Basta hojear cualquier suplemento cultural para advertir que el canon literario en el que nos movemos fuera del castellano es abrumadoramente anglosajón, con una minoritaria presencia francesa. En ese contexto –que no es sólo argentino– la literatura en lengua alemana es un objeto extraño: parcialmente sepultada, no se sabe bien qué pensar de ella. El caso de Leo Perutz es paradigmático. Si uno mira la contratapa de su novela El maestro del juicio final en la edición de 2004, descubre una serie de elogios desconcertantes que intentan vender el libro como un policial, una obra de suspenso, un relato fantástico, una proeza de transparencia narrativa y como “una combinación entre Agatha Christie y Kafka”.
Leopold Perutz, descendiente de judíos españoles, nació en Praga en 1882, un año antes que Kafka. Ambos trabajaron como empleados de la Assicurazioni Generali a partir de octubre de 2007, aunque Perutz lo hizo en la sucursal de la empresa en Trieste y en carácter de actuario, ya que era un destacado matemático. Con el tiempo, Perutz se transformó en vienés, en asiduo concurrente de los cafés y en escritor. Su carrera incluye quince novelas, además de relatos y obras de teatro. La anexión de Austria al Tercer Reich lo obligó a emigrar a Palestina, de donde volvió desencantado ante la expulsión de los árabes por parte de los judíos. “No sirvo a ningún príncipe, y no pertenezco a ninguna ciudad, ningún país, ningún reino”, le haría decir Perutz a Da Vinci en El Judas de Leonardo, terminada pocos días antes de morir, en 1957. Perutz había sido un escritor popular antes de la guerra, pero después de ella su nombre fue cayendo en el olvido salvo en Buenos Aires, donde el elogio de Borges facilitó la publicación de algunos de sus libros.
Aunque Perutz volvió a ser leído y estudiado en décadas recientes, la perplejidad crítica frente a su obra persiste. En todo caso, Perutz tenía muy poco que ver con Kafka y nada con Agatha Christie. Alguna vez Walter Benjamin dijo que sus libros eran “buen material para leer en los trenes”, lo que provocó la ira del escritor, acaso mucho más contento con la opinión de Theodor Adorno, que hablaba de El maestro del juicio final como una genialidad, una calificación que no resulta exagerada. La novela, que podría haber sido escrita por Stevenson después de leer a Freud, es una obra maestra en el uso de la falsa conciencia del narrador y no debe haberle disgustado a Nabokov.

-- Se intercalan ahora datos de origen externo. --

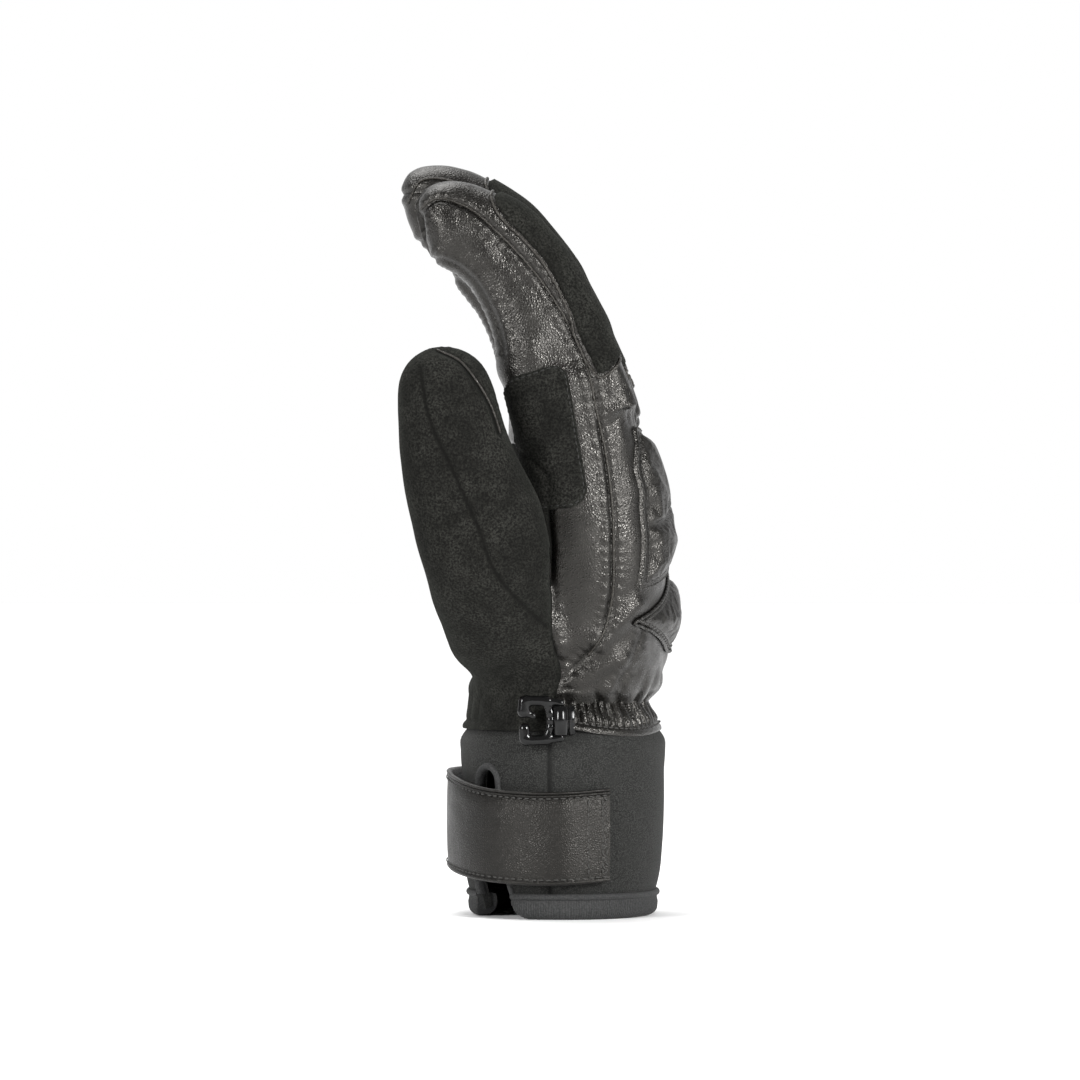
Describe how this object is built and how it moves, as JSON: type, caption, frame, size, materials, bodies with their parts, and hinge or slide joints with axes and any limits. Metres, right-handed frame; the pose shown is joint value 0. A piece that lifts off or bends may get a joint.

Pero si uno quiere agregar más motivos de desconcierto al retrato literario de Perutz, debe consignar la opinión de Robert Musil en sus Diarios, en el sentido de que Perutz es uno de los creadores de la “literatura periodística”, lo que hace pensar en esas crónicas sin sustancia embellecidas por el oficio de la escritura. Pero Musil lo decía en el sentido exactamente opuesto: “Un estilo narrativo sobrio, exacto, que desplaza a los folletines y tiene un gran mérito del que puede vanagloriarse con razón”.
Si algo queda desmentido al leer a Perutz es su afiliación banal al género, ya sea el policial, el terror fantástico o la novela histórica. Por un lado, sus libros están documentados con un rigor que asombra (es muy curioso que este personaje civil, urbano y contemporáneo pareciera saberlo todo sobre las técnicas agrícolas y los asuntos militares del pasado). Por el otro, se estructuran a partir del choque entre ese mundo material cuyo funcionamiento económico, social y sexual es retratado con precisión maníaca y un orden espiritual de naturaleza indefinida, pero de una ferocidad implacable. El dualismo de Perutz recuerda al de Jacques Tourneur, cineasta oculto y singular con el que compartió cierto tratamiento de la culpa, la memoria, la identidad y el estremecedor tema del doble, autor de Out of the past, un título que bien podría describir la obra de Perutz.